Bottom line: Cutcliffe says his 2006 offense will NOT be a mirror image of the ones he fielded at UT in the 1990s.

"There's a good bit of difference in the passing game," he said. "Some of the pass routes are still there but it changed and evolved. We evolved at Ole Miss. There will be some different looks and things. That's just natural. A lot of the protection systems and things the players know well will be very much in line with what they've been doing. But from a route standpoint and some other things it'll be a little different."

Although some things have changed since his first tour of duty, Cutcliffe believes the fact Tennessee still runs the same basic offensive system offers some huge benefits.

What, for instance?

"Being familiar with the program, the expectations of the program and the philosophies of the head coach," he said, subsequently adding: "I think I know a lot about the personnel. That's where it all begins. People ask: What are you going to do? Good offensive coaches evaluate their personnel before they say, ‘This is what we're going to run.' We will make those decisions as we evaluate the personnel more closely."

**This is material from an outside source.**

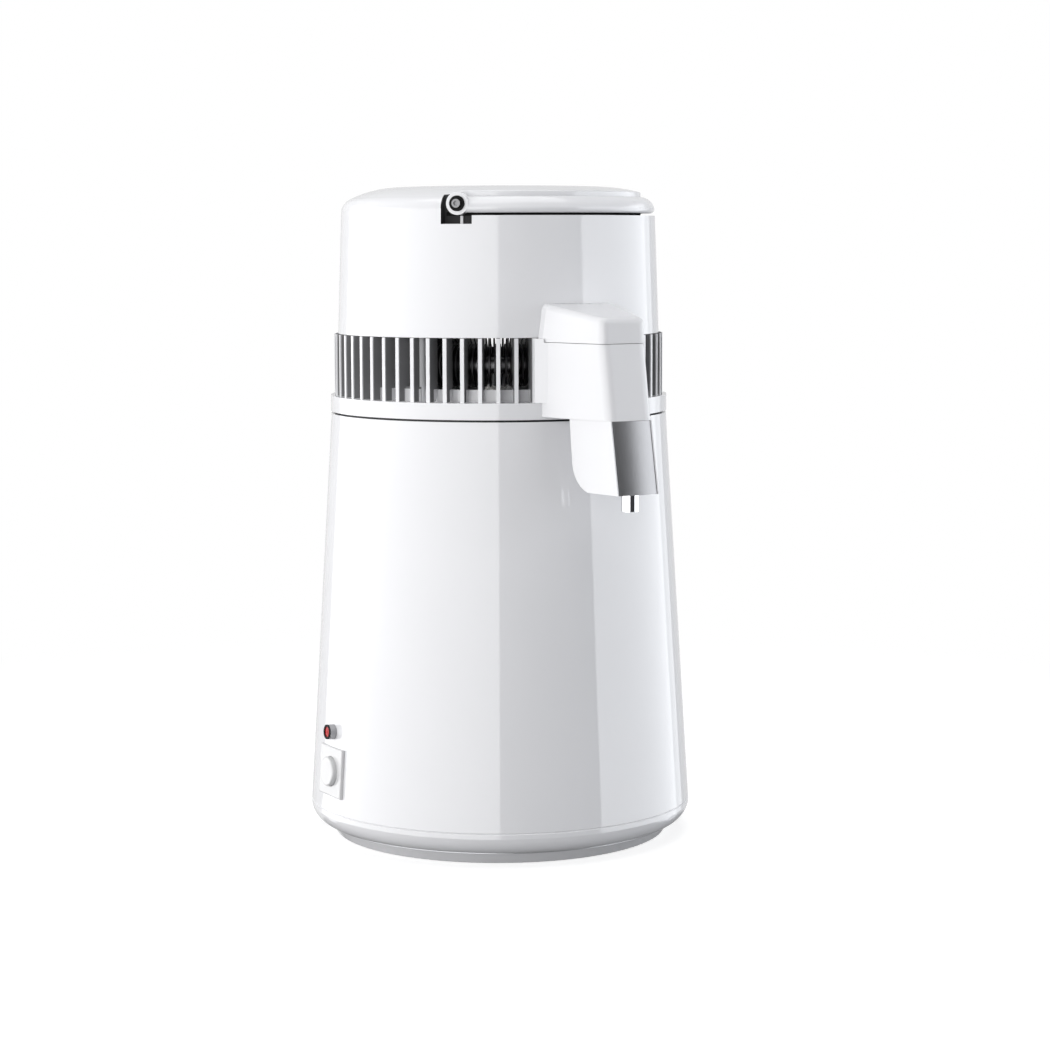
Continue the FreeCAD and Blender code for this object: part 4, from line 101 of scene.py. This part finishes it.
def area_lamp(name, centre, facing, width, height, radiance, colour=(1, 1, 1)):
    """A rectangular lamp that the camera itself doesn't see."""
    data = bpy.data.lights.new(name, "AREA")
    data.shape = "RECTANGLE"
    data.size, data.size_y = width, height
    data.energy = radiance * width * height * RADIANCE_TO_WATT
    data.color = colour
    lamp = bpy.data.objects.new(name, data)
    scene.collection.objects.link(lamp)
    lamp.location = centre
    lamp.rotation_mode = "QUATERNION"
    lamp.rotation_quaternion = facing.to_track_quat("-Z", "Y")
    lamp.visible_camera = False


print("radiance 1 takes", round(RADIANCE_TO_WATT, 3), "watts from a square metre")

# %% [markdown]
# ### Softbox walls
#
# Gloss only shows when there is something to reflect. A tall softbox wall runs from right beside the camera
# round the left of the machine, and a second, slightly cooler wall stands to its right. The stretch between
# them stays free for a dark card. Past each wall's far end stands one dimmer lamp, so that the outermost edges of
# the machine turn a soft grey and part from the white ground.
#
# A curved mesh that glows could do the same, but flat area lamps set round a circle, edge to edge, give much
# less noise. The walls reach down past the floor: their lower edge then stays off the body in a view from
# higher up.

# %% Softbox walls
WALL_DISTANCE = 2.0
WALL_FOOT, WALL_TOP = -0.95, 1.15
LEFT_FROM, LEFT_TO, LEFT_END_TO = 0, -126, -136
RIGHT_FROM, RIGHT_TO, RIGHT_END_TO = 61, 132, 142
LEFT_LIGHT, LEFT_END_LIGHT = 2.68, 1.5
RIGHT_LIGHT, RIGHT_END_LIGHT = 2.4, 1.1
WALL_PANELS = 3
COOL_WHITE = (0.94, 0.965, 1.0)
TOP_HEIGHT, TOP_SIDE, TOP_LIGHT = 2.2, 1.8, 1.9


def softbox_wall(name, start, stop, radiance, colour=(1, 1, 1), panels=1):
    """Flat lamps edge to edge round part of a circle, from one turn to another."""
    step = (stop - start) / panels
    width = 2 * WALL_DISTANCE * math.tan(math.radians(abs(step) / 2))
    for index in range(panels):
        out = direction(start + step * (index + 0.5))
        centre = out * WALL_DISTANCE + Vector((0, 0, (WALL_FOOT + WALL_TOP) / 2))
        area_lamp(f"{name}_{index}", centre, -out, width, WALL_TOP - WALL_FOOT, radiance, colour)
    print(name, panels, "lamps of", round(width, 2), "by", round(WALL_TOP - WALL_FOOT, 2), "m")


softbox_wall("left_wall", LEFT_FROM, LEFT_TO, LEFT_LIGHT, panels=WALL_PANELS)
softbox_wall("left_end", LEFT_TO, LEFT_END_TO, LEFT_END_LIGHT)
softbox_wall("right_wall", RIGHT_FROM, RIGHT_TO, RIGHT_LIGHT, COOL_WHITE, WALL_PANELS)
softbox_wall("right_end", RIGHT_TO, RIGHT_END_TO, RIGHT_END_LIGHT, COOL_WHITE)
area_lamp("top_panel", Vector((0, 0, TOP_HEIGHT)), Vector((0, 0, -1)), TOP_SIDE, TOP_SIDE, TOP_LIGHT)

# %% [markdown]
# ### Cards
#
# The stretch between the two walls is closed by a dark card. Where a glossy wall of the machine turns from a
# lamp to the card, its reflection ends in a clean upright line, which is what makes white paint look wet and
# smooth. A second card lies level with the walls' feet: the skirt's lip and the plinth mirror it from below, as
# they would mirror a table in its own shade.
#
# Each card is one plain face with an Emission shader, hidden from every ray but the glossy ones. Real boards
# lit by the lamps would do too, but then every change to a lamp would change the cards as well.

# %% Plain faces and node trees


def plain_plane(name, corners):
    """One four-cornered face that belongs to the stage, not to the machine."""
    mesh = bpy.data.meshes.new(name)
    mesh.from_pydata(corners, [], [(0, 1, 2, 3)])
    plane = bpy.data.objects.new(name, mesh)
    scene.collection.objects.link(plane)
    return plane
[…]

Because he lived in Knoxville the past few months and followed UT's 2005 season closely, Cutcliffe already has some preliminary impressions about the personnel he'll have at his disposal.

"Understanding what you have available to you is a starting spot," he said, adding that he already has been thinking about how best to develop depth in the offensive line, utilize the tight end and make use of Tennessee's wide receivers.

"I've studied them running routes," he said. "Who's better at running what type of route? Who's the strong side receiver? Who's the slot receiver? Who's the weak side receiver? All of those things we've got a jump-start on because I've looked at that and thought about that all fall."

With Tennessee coming off a 5-6 season in which offensive production was abysmal, Cutcliffe is seen as a guy whose familiarity with the program can provide a quick fix. He won't say when but he fully expects the Vols to be back among the elite before too long.

"We've been really successful in the past," he said, "and I expect that to occur again."